In the starry gardens of the constellation of Puppis, you’ll find this butterfly or spider-looking nebula. NGC 2440 is a planetary nebula and is the remains of a star like our Sun. The central star cast off its outer layers as it came to the point where it could no longer keep up nuclear fusion in its core. Nuclear fusion is what powers a star, giving out light, heat and other radiation. Ultraviolet light from the burned-out star, called a white dwarf, causes the gas around the star to glow. Find the white dot in the center of the nebula.
This dying star created a cocoon of gas and dust around itself. Eventually our Sun will burn out and create a nebula like this one; but not for another 5 billion years. Some planetary nebula have uniform rings around the star. NASA’s Hubble Space Telescope shows in this image that NGC 2440 is more jumbled suggesting that it shed layers in cycles.

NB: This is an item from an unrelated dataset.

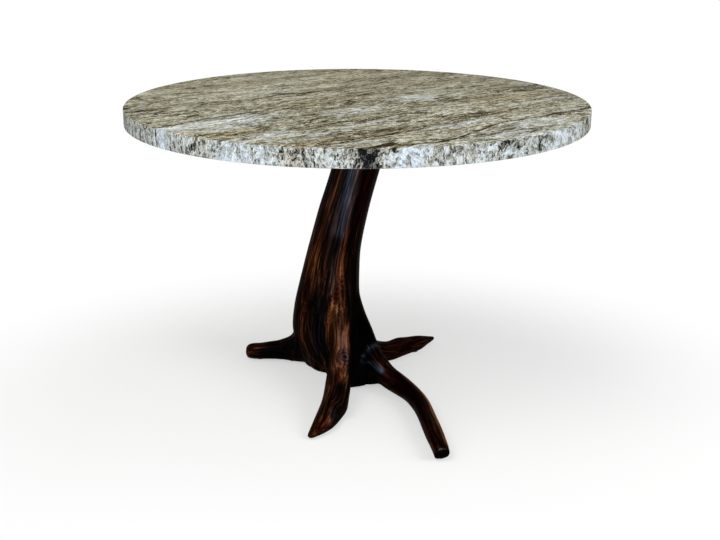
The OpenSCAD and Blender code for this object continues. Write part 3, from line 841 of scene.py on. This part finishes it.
def makeStump(values, tonesAndPaintedLight):
    piece = fineCopy("root_stump", values)
    mesh = piece.data
    edges, counts = meshEdges(mesh)
    points = readPoints(mesh)
    inwards, outwards = values["smoothing"]
    for _ in range(values["smoothSteps"]):
        points += inwards * (spread(points, edges, counts) - points)
        points -= outwards * (spread(points, edges, counts) - points)
    grain = grainPlaces(aroundKnot(points / mm))
    writePoints(mesh, points)
    points += readPoints(mesh, "normal") * swellHeights(points / mm)[:, None] * mm
    writePoints(mesh, points)

    # shallow flutes along the fibres and a slow unevenness, as a root grows: size, height, seed
    lift = sum(height * waves(grain, size, seed) for size, height, seed in values["flutes"])
    size, height, seed = values["unevenness"]
    lift += height * waves(points / mm, size, seed)
    points += readPoints(mesh, "normal") * (lift * mm)[:, None]
    points = undercut(points / mm, bellyLip) * mm
    for cut in woodCuts:
        points = flatten(points / mm, cut) * mm
    points[:, 2] = np.clip(points[:, 2], values["floorGap"], values["topHeight"])
    writePoints(mesh, points)

    # for each point the wood's own colouring, with the painted shade, painted sheen and painted highlights
    # of the table
    shade = np.zeros((len(points), 3))
    for line, reach, *change in tonesAndPaintedLight:
        near = np.exp(-(lineDistance(points / mm, line) / reach) ** 2)
        shade += near[:, None] * np.array(change)
    within, rings = knotRings(points / mm)
    shade[:, 0] += knot["ringShade"] * (rings * within)
    for name, vectors in (("grain", grain * mm), ("toneAndPaintedLight", shade)):
        held = mesh.attributes.new(name, "FLOAT_VECTOR", "POINT")
        held.data.foreach_set("vector", vectors.astype(np.float32).ravel())
    mesh.polygons.foreach_set("use_smooth", np.ones(len(mesh.polygons), bool))
    return piece


# Oiled rosewood: near-black heartwood with golden brown, red and grey-blue streaks about 6 mm wide that run
# far along the fibres;
# the grey-blue also serves as painted sheen. Sanded and oiled, and seen in even light, so the shader itself
# hardly shines
rosewood = {
    "shader": {"Roughness": 0.32, "Specular IOR Level": 0.0015, "IOR": 1.5},
    "bend": ((50, 50, 150), 7),
    "broad": ((30, 30, 360), 0.9),
    "streaks": ((6, 6, 170), 1.15),
    "fibres": ((2.2, 2.2, 50), 0.5),
    "redSize": (20, 20, 240),
    "redRange": (0.5, 0.66),
    "reddest": 0.45,
    "middle": 0.45,
    "roughness": (0.28, 0.38),
    "plain": [(0.0, "#010100"), (0.3, "#060201"), (0.44, "#110804"), (0.54, "#21110a"), (0.65, "#392115"),
              (0.78, "#543624"), (0.92, "#765740"), (1.0, "#8d6e52")],
    "golden": [(0.0, "#020100"), (0.3, "#0a0401"), (0.44, "#1b0b02"), (0.56, "#341804"), (0.68, "#4c2a0c"),
               (0.82, "#68421c"), (1.0, "#906a3c")],
    # grey-blue, for the wood's grey streaks and for painted sheen and painted highlights
    "slateAndSheen": [(0.0, "#010102"), (0.34, "#050608"), (0.5, "#0d1116"), (0.68, "#1c242d"), (0.84, "#303a46"),
              (1.0, "#4c5866")],
    "red": [(0.0, "#020000"), (0.34, "#0b0101"), (0.5, "#1d0603"), (0.66, "#371009"), (0.84, "#562216"),
            (1.0, "#74402c")],
    "bumpDepth": 0.12,
}


def makeRosewood(values):
    material, tree, surface = startMaterial("oiled rosewood", values["shader"])
    node = partial(addNode, tree)
    grain = node("ShaderNodeAttribute", out=1, attribute_name="grain")
    grain = node("ShaderNodeMapping", {0: grain, "Scale": (1 / mm,) * 3})
    # this attribute brings the painted light and shade in with the wood's own colours
    toneAndPaintedLight = node("ShaderNodeAttribute", out=1, attribute_name="toneAndPaintedLight")
    light, goldenAndSheen, reddish = node("ShaderNodeSeparateXYZ", {0: toneAndPaintedLight}).node.outputs

    size, reach = values["bend"]
    scaled = node("ShaderNodeMapping", {0: grain, "Scale": perSize(size)})
    wander = node("ShaderNodeTexNoise", {"Vector": scaled, "Scale": 1.0}, out=1)
    centred = node("ShaderNodeVectorMath", {0: wander, 1: (0.5, 0.5, 0.5)}, operation="SUBTRACT")
    bent = node("ShaderNodeVectorMath", {0: centred, 1: [2 * reach] * 3, 2: grain},
                operation="MULTIPLY_ADD")

    index = node("ShaderNodeMath", {0: light, 1: values["middle"]}, operation="ADD")
    for part in ("broad", "streaks", "fibres"):
        size, weight = values[part]
        scaled = node("ShaderNodeMapping", {0: bent, "Scale": perSize(size)})
        pattern = node("ShaderNodeTexNoise", {"Vector": scaled, "Scale": 1.0, "Detail": 2.5,
                                              "Roughness": 0.6})
        centred = node("ShaderNodeMath", {0: pattern, 1: 0.5}, operation="SUBTRACT")
        index = node("ShaderNodeMath", {0: centred, 1: weight, 2: index}, operation="MULTIPLY_ADD")
    plain, golden, slateAndSheen, red = (node("ShaderNodeValToRGB", {0: index}, stops=values[name])
                                 for name in ("plain", "golden", "slateAndSheen", "red"))
    scaled = node("ShaderNodeMapping", {0: bent, "Scale": perSize(values["redSize"])})
    redStreak = node("ShaderNodeTexNoise", {"Vector": scaled, "Scale": 1.0})
    start, full = values["redRange"]
    redStreak = node("ShaderNodeMapRange", {0: redStreak, 1: start, 2: full, 4: values["reddest"]})
    redShare = node("ShaderNodeMath", {0: redStreak, 1: reddish}, operation="ADD", use_clamp=True)
    # below 0 the colour turns grey-blue: the wood's grey streaks, and painted sheen
    slateAndSheenShare = node("ShaderNodeMath", {0: goldenAndSheen, 1: -1.0}, operation="MULTIPLY", use_clamp=True)
    colour = node("ShaderNodeMix", {0: redShare, 6: plain, 7: red}, out=2, data_type="RGBA")
    colour = node("ShaderNodeMix", {0: goldenAndSheen, 6: colour, 7: golden}, out=2, data_type="RGBA")
    colour = node("ShaderNodeMix", {0: slateAndSheenShare, 6: colour, 7: slateAndSheen}, out=2, data_type="RGBA")
    link(tree, colour, surface, "Base Color")
    low, high = noiseRange
    smoothest, roughest = values["roughness"]
    rough = node("ShaderNodeMapRange", {0: pattern, 1: low, 2: high, 3: smoothest, 4: roughest})
    link(tree, rough, surface, "Roughness")
    bump = node("ShaderNodeBump", {"Strength": 1.0, "Distance": values["bumpDepth"] * mm, "Height": index})
    link(tree, bump, surface, "Normal")
    return material


stumpPiece = makeStump(stump, woodTonesAndPaintedLight)
stumpPiece.data.materials.clear()
stumpPiece.data.materials.append(makeRosewood(rosewood))
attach(stumpPiece, "root")
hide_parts("root_stump")
print("stump ready", len(stumpPiece.data.vertices), "points")

# The fittings keep their CAD shapes and get their finishes: size of the pattern and depth of its bump in mm
unevenGloss = 0.06  # how far each finish's roughness wanders, both ways
fittings = {
    # powder coated steel: fine orange peel, satin black
    "powder coated steel": {
        "shader": {"Roughness": 0.55, "Metallic": 0.0, "Specular IOR Level": 0.4},
        "colours": ("#1d1e20", "#2a2b2d"), "size": (1.6, 1.6, 1.6), "bump": 0.05,
        "nodes": ["mounting_plate"],
    },
    # moulded rubber: matt black with a dusty bloom
    "moulded rubber": {
        "shader": {"Roughness": 0.85, "Metallic": 0.0, "Specular IOR Level": 0.3},
        "colours": ("#161616", "#242323"), "size": (3, 3, 3), "bump": 0.05, "nodes": ["setting_pads"],
    },
    # turned brass: fine turning rings, slightly dulled
    "turned brass": {
        "shader": {"Roughness": 0.32, "Metallic": 1.0},
        "colours": ("#b08d45", "#cfae66"), "size": (6, 6, 0.4), "bump": 0.02, "nodes": ["stone_inserts"],
    },
    # zinc plated steel: bluish grey, satin, uneven passivation
    "zinc plated steel": {
        "shader": {"Roughness": 0.35, "Metallic": 1.0},
        "colours": ("#a9adb2", "#c9cbcc"), "size": (4, 4, 4), "bump": 0.02,
        "nodes": ["stone_bolts", "bolt_washers", "trunk_screws", "glide_screws"],
    },
    # moulded nylon: brown, satin, scuffed by the floor
    "moulded nylon": {
        "shader": {"Roughness": 0.5, "Metallic": 0.0, "Specular IOR Level": 0.4},
        "colours": ("#160e09", "#241810"), "size": (5, 5, 2), "bump": 0.04,
        "nodes": ["left_glide", "front_glide", "right_glide", "back_glide"],
    },
}


def makeFitting(name, values):
    material, tree, surface = startMaterial(name, values["shader"])
    node = partial(addNode, tree)
    place = node("ShaderNodeTexCoord", out=3)
    scaled = node("ShaderNodeMapping", {0: place, "Scale": [1 / (s * mm) for s in values["size"]]})
    speckle = node("ShaderNodeTexNoise", {"Vector": scaled, "Scale": 1.0, "Detail": 3.0})
    dark, pale = values["colours"]
    colour = node("ShaderNodeValToRGB", {0: speckle}, stops=[(0.35, dark), (0.65, pale)])
    link(tree, colour, surface, "Base Color")
    low, high = noiseRange
    rough = values["shader"]["Roughness"]
    uneven = node("ShaderNodeMapRange", {0: speckle, 1: low, 2: high, 3: rough - unevenGloss,
                                         4: rough + unevenGloss})
    link(tree, uneven, surface, "Roughness")
    bump = node("ShaderNodeBump", {"Strength": 1.0, "Distance": values["bump"] * mm, "Height": speckle})
    link(tree, bump, surface, "Normal")
    return material


for fittingName, fittingValues in fittings.items():
    fittingMaterial = makeFitting(fittingName, fittingValues)
    for nodeName in fittingValues["nodes"]:
        dressNode(nodeName, fittingMaterial)
# the two solids that the scene's own pieces stand for
dressNode("granite_top", graniteMaterials[0])
dressNode("root_stump", stumpPiece.data.materials[0])
print("fittings ready")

Each outburst sent material in a different direction. Can you find the dusty lanes in the cloud pointing back to the star?
Planetary nebula have nothing to do with planets. In the 18th and 19th century, astronomers came across nebula that resembled the disks of distant planets. At that time, astronomers didn’t know that the nebula were the remains of dead or dying stars. Eventually, astronomers found that the Milky Way is littered with these starry remains.
NGC 2440 lies about 4,000 light-years away toward the constellation Puppis. Puppis is a constellation in the southern sky and is Latin for the poop deck of a ship. The constellation was originally part of the larger constellation Argo Navis, named after the ship of the mythical Jason and the Argonauts.